# Recorded data:
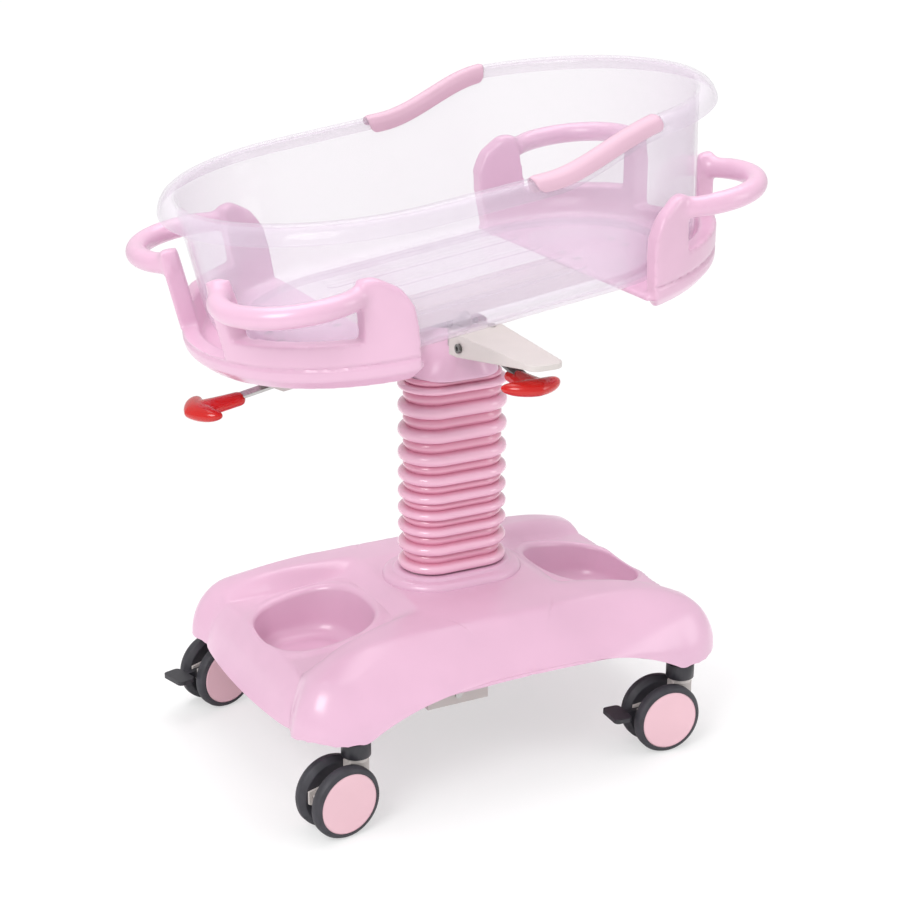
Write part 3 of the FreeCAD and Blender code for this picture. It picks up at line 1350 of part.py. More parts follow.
def head_end_support():
    """One end support, drawn about the cradle's middle with the head end along +X."""
    outer = common("support_outer", support_cone("support_face", SUPPORT_LOW, SUPPORT_HIGH),
                   support_cone("support_underside", f"{SUPPORT_LOW} - support_lip",
                                f"{SUPPORT_LOW} - support_lip + support_top - support_bottom"))
    inner = support_cone("support_inner", f"{SUPPORT_LOW} - support_wall",
                         f"{SUPPORT_HIGH} - support_wall")
    wall = cut("support_wall_ring", outer, inner)
    disc = rod("support_floor_disc", f"{SUPPORT_LOW} - support_wall / 3",
               ("support_centre", "0", "spine_top"), "support_floor")
    turned(disc, Vector(0, 0, 1), "180")
    edge = f"({SUPPORT_END} - panel_length)"
    floor = common("support_floor_slab", disc, box(
        "support_floor_block", (f"{edge} - 8", SUPPORT_END),
        (f"0 - {SUPPORT_LOW}", SUPPORT_LOW), ("spine_top", "spine_top + support_floor")))
    panel_top = f"({SUPPORT_END} - panel_top_length)"
    inner_edge = plate("support_edge_cut", [
        (f"0 - {SUPPORT_END}", "support_bottom - 5"),
        (f"{edge} + 10", "support_bottom - 5"),
        (f"{edge} + 8", "support_bottom + 1"),
        (edge, "support_bottom + support_lip + 2"),
        (edge, "panel_curve_z - 30"),
        (f"{edge} + 3", "panel_curve_z"),
        (f"{edge} + 17", "(2 * panel_curve_z + support_top) / 3 + 12"),
        (panel_top, "support_top"),
        (panel_top, "support_top + 5"),
        (f"0 - {SUPPORT_END}", "support_top + 5"),
    ], f"4 * {SUPPORT_HIGH}", "XZ", middle=True)
    window_span = (f"{SUPPORT_END} - window_length", f"{SUPPORT_END} + 10")
    windows = []
    for word, low, high in (("far", "post_outer", f"{SUPPORT_HIGH} + 10"),
                            ("near", f"0 - {SUPPORT_HIGH} - 10", "0 - post_outer")):
        windows.append(box(f"window_{word}", window_span, (low, high),
                           ("window_bottom", "support_top + 1")))
    dip = box("support_dip", window_span, ("0 - post_inner", "post_inner"),
              ("low_wall_top", "support_top + 1"))
    holes = [rod(f"support_hole_{number}", "support_screw_radius",
                 (x.replace("cradle_middle + ", ""), y, "spine_top - 1"), "support_floor + 2")
             for number, (x, y) in enumerate(SCREW_PLACES[4:])]
    heads = [rod(f"support_head_{number}", "2 * support_screw_radius",
                 (x.replace("cradle_middle + ", ""), y,
                  "spine_top + support_floor - support_screw_radius"), "support_floor")
             for number, (x, y) in enumerate(SCREW_PLACES[4:])]
    for number, tool in enumerate((inner_edge, *windows, dip)):
        wall = cut(f"support_wall_cut_{number}", wall, tool)
    shell = fuse("support_wall_floor", wall, floor)
    handles = [support_handle("handle_far", 1), support_handle("handle_near", -1)]
    return cut("support_form", fuse("support_body", shell, *handles), *holes, *heads)


keep("cradle_spine", on_cradle(cradle_spine()))
keep("support_screws", on_cradle(group("support_screw_set", *[
    support_screw(f"support_screw_{number}", x, y)
    for number, (x, y) in enumerate(SCREW_PLACES)])))
keep("tilt_bushes", on_cradle(group(
    "tilt_bush_set", tilt_bush("bush_far", "1"), tilt_bush("bush_near", "0 - hanger_half_y"))))
head_support = head_end_support()
foot_support = doc.addObject("Part::Mirroring", "foot_support_form")
foot_support.Source = head_support
foot_support.Normal = Vector(1, 0, 0)
for node, form in (("head_support", head_support), ("foot_support", foot_support)):
    shifted = group(node + "_shifted", form)
    moved(shifted, "cradle_middle")
    keep(node, on_cradle(group(node + "_placed", shifted)))


# ---------------------------------------------------------------- tub
RIM_RADIUS = "(tub_radius + rim_overhang)"


def rim_band(name, drop, depth):
    """An S-shaped band across the tub that steps from the foot rim up to the head rim."""
    low, high = f"rim_foot_z - ({drop})", f"rim_head_z - ({drop})"
    reach = f"(tub_head + 2 * {RIM_RADIUS})"
    band = plate(name, [
        (f"0 - {reach}", low), ("rim_step_start", low), ("rim_step_end", high), (reach, high),
        (reach, f"{high} - ({depth})"), ("rim_step_end", f"{high} - ({depth})"),
        ("rim_step_start", f"{low} - ({depth})"), (f"0 - {reach}", f"{low} - ({depth})"),
    ], f"4 * {RIM_RADIUS}", "XZ", middle=True)

    def bend(edge):
        middle = edge.CenterOfMass
        return edge.BoundBox.YLength > value(RIM_RADIUS) and min(
            abs(middle.x - value("rim_step_start")), abs(middle.x - value("rim_step_end"))) < 1
    return rounded(band, "rim_bend", bend)


def tub_wall_loft(name, inset, lift):
    sections = [
        (f"tub_radius - tub_base_in - {inset}", f"tub_bottom + {lift}"),
        (f"tub_radius - tub_heel_in - {inset}", f"tub_heel_z + {lift}"),
        (f"tub_radius - tub_low_in - {inset}", f"tub_low_z + {lift} / 2"),
        (f"tub_radius - {inset}", "tub_high_z"),
        (f"tub_radius - {inset}", "tub_blank_top"),
    ]
    return stadium_loft(name, "tub_foot", "tub_head", sections)


def ring_block(name, radius, bottom, top):
    return stadium(name, "tub_foot", "tub_head", radius, bottom, f"{top} - ({bottom})")


def tub():
    """The clear shell: a stadium basin with a rolled rim and a raised floor platform."""
    outer, inner = tub_wall_loft("tub_outer", "0", "0"), tub_wall_loft(
        "tub_inner", "tub_wall", "tub_wall")
    above = rim_band("tub_above", "rim_depth / 2 - 100", "100")
    shell = cut("tub_shell", outer, inner, above)
    rim = common("tub_rim_band", rim_band("rim_outer_band", "0", "rim_depth"),
                 ring_block("rim_outer_block", RIM_RADIUS, "tub_high_z - 30", "tub_blank_top + 20"))
    throat = ring_block("rim_throat", "tub_radius - tub_wall", "tub_bottom",
                        "tub_blank_top + 30")
    groove_outer = ring_block("rim_groove_outer", f"{RIM_RADIUS} - tub_wall", "tub_high_z - 40",
                              "tub_blank_top + 20")
    groove = cut("rim_groove_ring", groove_outer, ring_block(
        "rim_groove_inner", "tub_radius", "tub_high_z - 50", "tub_blank_top + 30"))
    under = common("rim_groove", groove, rim_band("rim_groove_band", "tub_wall", "rim_depth"))
    rolled = cut("tub_rim", rim, throat, under)
    platform = ring_block("platform_block", "tub_radius - platform_in",
                          "tub_bottom + tub_wall / 2", "tub_bottom + tub_wall + platform_rise")
    hollow = ring_block("platform_hollow", "tub_radius - platform_in - tub_wall", "tub_bottom - 1",
                        "tub_bottom + platform_rise")
    slots = []
    for number, line in enumerate((-1.5, -0.5, 0.5, 1.5)):
        slots.append(box(
            f"platform_slot_{number}",
            ("(tub_foot + tub_head - slot_length) / 2", "(tub_foot + tub_head + slot_length) / 2"),
            (f"{line} * slot_pitch - slot_width / 2", f"{line} * slot_pitch + slot_width / 2"),
            ("tub_bottom + tub_wall + platform_rise - slot_depth",
             "tub_bottom + tub_wall + platform_rise + 1")))
    return cut("tub_form", fuse("tub_body", shell, rolled, platform), hollow, *slots)


def rim_pad(name, side):
    """A soft strip laid over the rim's step on one long side."""
    cover = common(name + "_cover", rim_band(name + "_band", "0 - pad_thick",
                                             "rim_depth + pad_thick - 2"),
                   ring_block(name + "_block", f"{RIM_RADIUS} + pad_thick", "tub_high_z - 30",
                              "tub_blank_top + 30"))
    core = common(name + "_core", rim_band(name + "_core_band", "0", "2 * rim_depth"),
                  ring_block(name + "_core_block", RIM_RADIUS, "tub_high_z - 50",
                             "tub_blank_top + 40"))
    inside = ring_block(name + "_inside", f"{RIM_RADIUS} - pad_width", "tub_high_z - 50",
                        "tub_blank_top + 40")
    window = box(name + "_window", ("pad_start", "pad_end"),
                 ("0", f"2 * {RIM_RADIUS}") if side > 0 else (f"0 - 2 * {RIM_RADIUS}", "0"),
                 ("tub_high_z - 60", "tub_blank_top + 50"))
    return common(name, cut(name + "_strip", cover, core, inside), window)


keep("tub", on_cradle(tub()))
keep("rim_pad_near", on_cradle(rim_pad("pad_near", -1)))
keep("rim_pad_far", on_cradle(rim_pad("pad_far", 1)))


# ---------------------------------------------------------------- checks and export
doc.recompute()
for thing in doc.Objects:
    if "Invalid" in thing.State or "Error" in thing.State:
        raise RuntimeError(f"{thing.Name} did not recompute: {thing.State}")
for node, thing in NODES.items():
    shape = thing.Shape
    if shape.isNull() or not shape.isValid() or not shape.Solids:
        raise RuntimeError(f"{node} has no valid solid")

os.makedirs("parts", exist_ok=True)
for node, thing in NODES.items():
    thing.Shape.exportStep(f"parts/{node}.step")
    extent = thing.Shape.BoundBox
    print(f"{node:28s} {len(thing.Shape.Solids)} solid(s)  {thing.Shape.Volume / 1000:9.1f} cm3"
          f"  x {extent.XMin:7.1f} {extent.XMax:7.1f}  y {extent.YMin:7.1f} {extent.YMax:7.1f}"
          f"  z {extent.ZMin:7.1f} {extent.ZMax:7.1f}")
print(len(NODES), "nodes")
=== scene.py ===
"""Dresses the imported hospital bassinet: base, column, cradle, tub, levers, casters and stage."""
import json
import math

import bmesh
import bpy
import numpy as np
from bpy.props import FloatProperty, FloatVectorProperty, IntProperty, PointerProperty
from mathutils import Matrix, Vector


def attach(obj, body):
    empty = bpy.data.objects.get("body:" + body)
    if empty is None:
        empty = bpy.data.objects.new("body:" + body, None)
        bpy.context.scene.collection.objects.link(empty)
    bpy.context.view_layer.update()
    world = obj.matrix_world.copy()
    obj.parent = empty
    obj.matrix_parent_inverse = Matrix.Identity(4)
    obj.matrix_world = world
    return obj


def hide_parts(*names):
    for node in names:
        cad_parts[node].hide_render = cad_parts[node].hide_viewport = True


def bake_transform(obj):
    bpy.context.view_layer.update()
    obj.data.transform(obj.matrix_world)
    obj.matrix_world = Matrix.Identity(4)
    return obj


bl_info = {
    "name": "Hospital Bassinet",
    "version": (1, 0, 0),
    "blender": (4, 5, 0),
    "location": "View3D > Sidebar > Bassinet",
    "description": "Dresses the packed bassinet: base, column, cradle, tub, levers and casters",
    "category": "Add Mesh",
}

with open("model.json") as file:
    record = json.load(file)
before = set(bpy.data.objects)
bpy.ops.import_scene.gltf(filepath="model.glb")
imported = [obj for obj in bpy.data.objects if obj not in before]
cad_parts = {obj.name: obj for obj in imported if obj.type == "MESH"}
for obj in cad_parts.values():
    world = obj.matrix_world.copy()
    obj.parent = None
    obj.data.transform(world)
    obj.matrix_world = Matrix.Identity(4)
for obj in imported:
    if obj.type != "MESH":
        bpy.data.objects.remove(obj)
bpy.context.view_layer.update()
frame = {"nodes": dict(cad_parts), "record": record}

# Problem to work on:
Starting with the line that contains "checks and export", repeat each line exactly, and stop once the line that contains "record = json.load(file)" has been repeated.

# Reply:
# ---------------------------------------------------------------- checks and export
doc.recompute()
for thing in doc.Objects:
    if "Invalid" in thing.State or "Error" in thing.State:
        raise RuntimeError(f"{thing.Name} did not recompute: {thing.State}")
for node, thing in NODES.items():
    shape = thing.Shape
    if shape.isNull() or not shape.isValid() or not shape.Solids:
        raise RuntimeError(f"{node} has no valid solid")

os.makedirs("parts", exist_ok=True)
for node, thing in NODES.items():
    thing.Shape.exportStep(f"parts/{node}.step")
    extent = thing.Shape.BoundBox
    print(f"{node:28s} {len(thing.Shape.Solids)} solid(s)  {thing.Shape.Volume / 1000:9.1f} cm3"
          f"  x {extent.XMin:7.1f} {extent.XMax:7.1f}  y {extent.YMin:7.1f} {extent.YMax:7.1f}"
          f"  z {extent.ZMin:7.1f} {extent.ZMax:7.1f}")
print(len(NODES), "nodes")
=== scene.py ===
"""Dresses the imported hospital bassinet: base, column, cradle, tub, levers, casters and stage."""
import json
import math

import bmesh
import bpy
import numpy as np
from bpy.props import FloatProperty, FloatVectorProperty, IntProperty, PointerProperty
from mathutils import Matrix, Vector


def attach(obj, body):
    empty = bpy.data.objects.get("body:" + body)
    if empty is None:
        empty = bpy.data.objects.new("body:" + body, None)
        bpy.context.scene.collection.objects.link(empty)
    bpy.context.view_layer.update()
    world = obj.matrix_world.copy()
    obj.parent = empty
    obj.matrix_parent_inverse = Matrix.Identity(4)
    obj.matrix_world = world
    return obj


def hide_parts(*names):
    for node in names:
        cad_parts[node].hide_render = cad_parts[node].hide_viewport = True


def bake_transform(obj):
    bpy.context.view_layer.update()
    obj.data.transform(obj.matrix_world)
    obj.matrix_world = Matrix.Identity(4)
    return obj


bl_info = {
    "name": "Hospital Bassinet",
    "version": (1, 0, 0),
    "blender": (4, 5, 0),
    "location": "View3D > Sidebar > Bassinet",
    "description": "Dresses the packed bassinet: base, column, cradle, tub, levers and casters",
    "category": "Add Mesh",
}

with open("model.json") as file:
    record = json.load(file)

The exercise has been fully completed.